Friday, February 25, 2011

Love/Hate Relationship with SAAS

I’m already residing primarily in the cloud, and for the most part, it’s delivered its promises. And this is from a guy that spent some considerable time in the dim, dark past as a bean counter, concerned with proprietary data and endless backups. But the lure of working from any device and letting someone else worry about software updates is strong. It’s a hard enough decision to cloud-base your documents and other files in Google Docs or Dropbox. But choosing a business Human Resources Information System (HRIS) or Learning Management System  (LMS) that you don’t host is much more gut wrenching. And the bigger and more strategic the database is that your trusting to someone else, the bigger the wrench.

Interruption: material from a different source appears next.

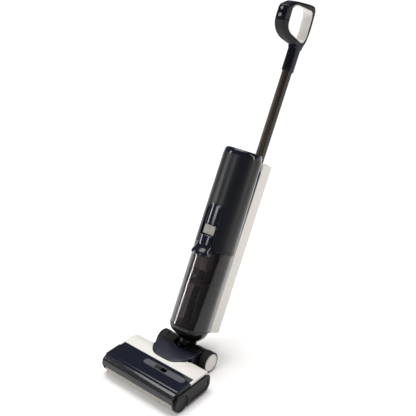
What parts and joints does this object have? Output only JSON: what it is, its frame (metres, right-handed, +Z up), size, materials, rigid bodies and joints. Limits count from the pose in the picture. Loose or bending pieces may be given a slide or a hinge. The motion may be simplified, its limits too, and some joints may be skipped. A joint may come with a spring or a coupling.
{
  "type": "wet dry floor scrubber",
  "caption": "Cordless wet and dry floor scrubber: a powered roller head, a reclining column with clean and dirty water tanks, and a pole with a loop handle.",
  "frame": {"origin": "middle of the squeegee blade's line on the floor, halfway across the head", "axes": "+Z up from the floor; the front with the roller faces -Y and the column leans back towards +Y; +X is the side that the roller pulls out of"},
  "size_m": [0.285, 0.7917, 0.9785],
  "materials": {
    "gloss_navy": "gloss",
    "satin_navy": "satin",
    "gloss_black": "gloss",
    "matte_black": "matte",
    "charcoal": "satin",
    "gloss_white": "gloss",
    "warm_grey": "satin",
    "mid_grey": "satin",
    "silver": "satin",
    "motor_steel": "brushed",
    "bronze_tube": "gloss",
    "black_rubber": "matte",
    "tyre_rubber": "matte",
    "roller_pile": "soft pile",
    "smoke_clear": "polished smoked plastic",
    "clear_window": "polished clear plastic",
    "board_green": "satin"
  },
  "bodies": {
    "head": {"head_chassis": "matte_black", "head_shell": "gloss_white", "neck_fairing": "satin_navy", "squeegee_blade": "black_rubber", "scraper_strip": "black_rubber", "spray_bar": "matte_black", "suction_duct": "matte_black", "brush_motor": "motor_steel", "drive_belt": "black_rubber", "left_side_cover": "matte_black", "right_side_cover": "matte_black", "left_axle_pin": "motor_steel", "right_axle_pin": "motor_steel", "suction_hose": "matte_black"},
    "left_wheel": {"left_tyre": "tyre_rubber", "left_hub": "gloss_white"},
    "right_wheel": {"right_tyre": "tyre_rubber", "right_hub": "gloss_white"},
    "roller_cover": {"roller_cover_panel": "gloss_navy", "roller_window": "clear_window", "latch_plate": "mid_grey"},
    "cover_latch": {"cover_latch": "matte_black"},
    "roller_carrier": {"roller_end_cap": "matte_black"},
    "roller": {"roller_core": "matte_black", "roller_pile": "roller_pile"},
    "drive": {"drive_coupler": "matte_black"},
    "motor_shaft": {"motor_pulley": "motor_steel"},
    "yoke": {"neck_yoke": "gloss_black"},
    "column": {"lower_bowl": "gloss_black", "body_shell": "charcoal", "release_bezel": "gloss_navy", "grip_plate": "warm_grey", "top_cap": "gloss_navy", "display_lens": "gloss_black", "spine": "matte_black", "left_trim_strip": "silver", "right_trim_strip": "silver", "battery_pack": "matte_black", "control_board": "board_green", "suction_motor": "motor_steel", "water_pump": "matte_black"},
    "impeller": {"impeller": "silver"},
    "tank_release_button": {"tank_release_button": "gloss_navy"},
    "pole_release_button": {"pole_release_button": "warm_grey"},
    "dirty_tank": {"dirty_tank_jar": "smoke_clear", "dirty_tank_lid": "gloss_navy", "filter_cartridge": "warm_grey", "intake_tube": "smoke_clear", "debris_strainer": "warm_grey"},
    "float": {"float": "gloss_white"},
    "clean_tank": {"clean_tank": "gloss_white"},
    "fill_cap": {"fill_cap": "gloss_white"},
    "pole": {"pole_tube": "bronze_tube", "handle_shell": "gloss_navy", "grip_cover": "matte_black", "handle_liner": "gloss_white", "button_panel": "gloss_navy"},
    "power_button": {"power_button": "mid_grey"},
    "mode_button": {"mode_button": "mid_grey"}
  },
  "joints": [
    {"name": "left_wheel_spin", "type": "hinge", "parent": "head", "child": "left_wheel", "pos_m": [-0.0835, 0.148, 0.031], "axis": [1, 0, 0], "continuous": true},
    {"name": "right_wheel_spin", "type": "hinge", "parent": "head", "child": "right_wheel", "pos_m": [0.0835, 0.148, 0.031], "axis": [1, 0, 0], "continuous": true},
    {"name": "roller_cover_lift", "type": "slide", "parent": "head", "child": "roller_cover", "axis": [0, 0, 1], "range_m": [0, 0.036]},
    {"name": "cover_latch_slide", "type": "slide", "parent": "roller_cover", "child": "cover_latch", "axis": [1, 0, 0], "range_m": [0, 0.018], "stiffness_N_per_m": 300},
    {"name": "roller_pull_out", "type": "slide", "parent": "head", "child": "roller_carrier", "axis": [1, 0, 0], "range_m": [0, 0.28]},
    {"name": "roller_spin", "type": "hinge", "parent": "roller_carrier", "child": "roller", "pos_m": [0, -0.033, 0.026], "axis": [1, 0, 0], "continuous": true},
    {"name": "drive_spin", "type": "hinge", "parent": "head", "child": "drive", "pos_m": [-0.12, -0.033, 0.026], "axis": [1, 0, 0], "continuous": true},
    {"name": "motor_spin", "type": "hinge", "parent": "head", "child": "motor_shaft", "pos_m": [-0.13, 0.0395, 0.034], "axis": [1, 0, 0], "continuous": true},
    {"name": "recline", "type": "hinge", "parent": "head", "child": "yoke", "pos_m": [0, 0.148, 0.031], "axis": [1, 0, 0], "range_deg": [-27, 28], "deforming": ["suction_hose"]},
    {"name": "swivel", "type": "hinge", "parent": "yoke", "child": "column", "pos_m": [0, 0.15507, 0.06123], "axis": [0, 0.471, 0.8821], "range_deg": [-35, 35], "deforming": ["suction_hose"]},
    {"name": "impeller_spin", "type": "hinge", "parent": "column", "child": "impeller", "pos_m": [0, 0.31171, 0.39704], "axis": [0, 0.471, 0.8821], "continuous": true},
    {"name": "tank_release_press", "type": "slide", "parent": "column", "child": "tank_release_button", "axis": [0, 0.8821, -0.471], "range_m": [0, 0.003], "stiffness_N_per_m": 300},
    {"name": "pole_release_press", "type": "slide", "parent": "column", "child": "pole_release_button", "axis": [0, -0.471, -0.8821], "range_m": [0, 0.0025], "stiffness_N_per_m": 300},
    {"name": "dirty_tank_pull", "type": "slide", "parent": "column", "child": "dirty_tank", "axis": [0, -0.8821, 0.471], "range_m": [0, 0.12]},
    {"name": "float_rise", "type": "slide", "parent": "dirty_tank", "child": "float", "axis": [0, 0.471, 0.8821], "range_m": [0, 0.04]},
    {"name": "clean_tank_pull", "type": "slide", "parent": "column", "child": "clean_tank", "axis": [0, 0.8821, -0.471], "range_m": [0, 0.08]},
    {"name": "fill_cap_pull", "type": "slide", "parent": "clean_tank", "child": "fill_cap", "axis": [0, 0.471, 0.8821], "range_m": [0, 0.03]},
    {"name": "pole_lift", "type": "slide", "parent": "column", "child": "pole", "axis": [0, 0.471, 0.8821], "range_m": [0, 0.07]},
    {"name": "power_button_press", "type": "slide", "parent": "pole", "child": "power_button", "axis": [0, 0.8821, -0.471], "range_m": [0, 0.0015], "stiffness_N_per_m": 300},
    {"name": "mode_button_press", "type": "slide", "parent": "pole", "child": "mode_button", "axis": [0, 0.8821, -0.471], "range_m": [0, 0.0015], "stiffness_N_per_m": 300}
  ],
  "couplings": [
    {"joint": "drive_spin", "follows": "roller_spin", "ratio": 1},
    {"joint": "motor_spin", "follows": "roller_spin", "ratio": 2}
  ]
}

We’ve got two different Software-As-A-Service (SAAS) models currently here in the hospital. Our Ceridian HRIS is a hybrid. The production database is on remote servers, but we host a “replica” that’s refreshed every 30 minutes. This model gives up the major advantage of not requiring our Information Systems department to dedicate hardware and maintenance. On the plus side, we’ve got access to an exact, full, and fairly current copy of the database, so that as long as we’ve got some SQL programming firepower, we can report anything we like. Contrast that with our ResultsOnDemand LMS from SumTotal. It’s completely remote (no replica). Our IS guys don’t have to do anything except keep our internal PC browsers updated and compatible. The downside is in access to the data. SumTotal gives us a complicated, SRSS soution. The SQL report writer (BIDS) lets us mine our data from a nightly refreshed remote database they call a reporting schema. This contains all the data SumTotal THINKS someone might want. With patience, and an adventurous spirit, we have found most of what we need. But the fact is, the visibility in this part of the cloud is limited, and you’re forced to feel your way at times.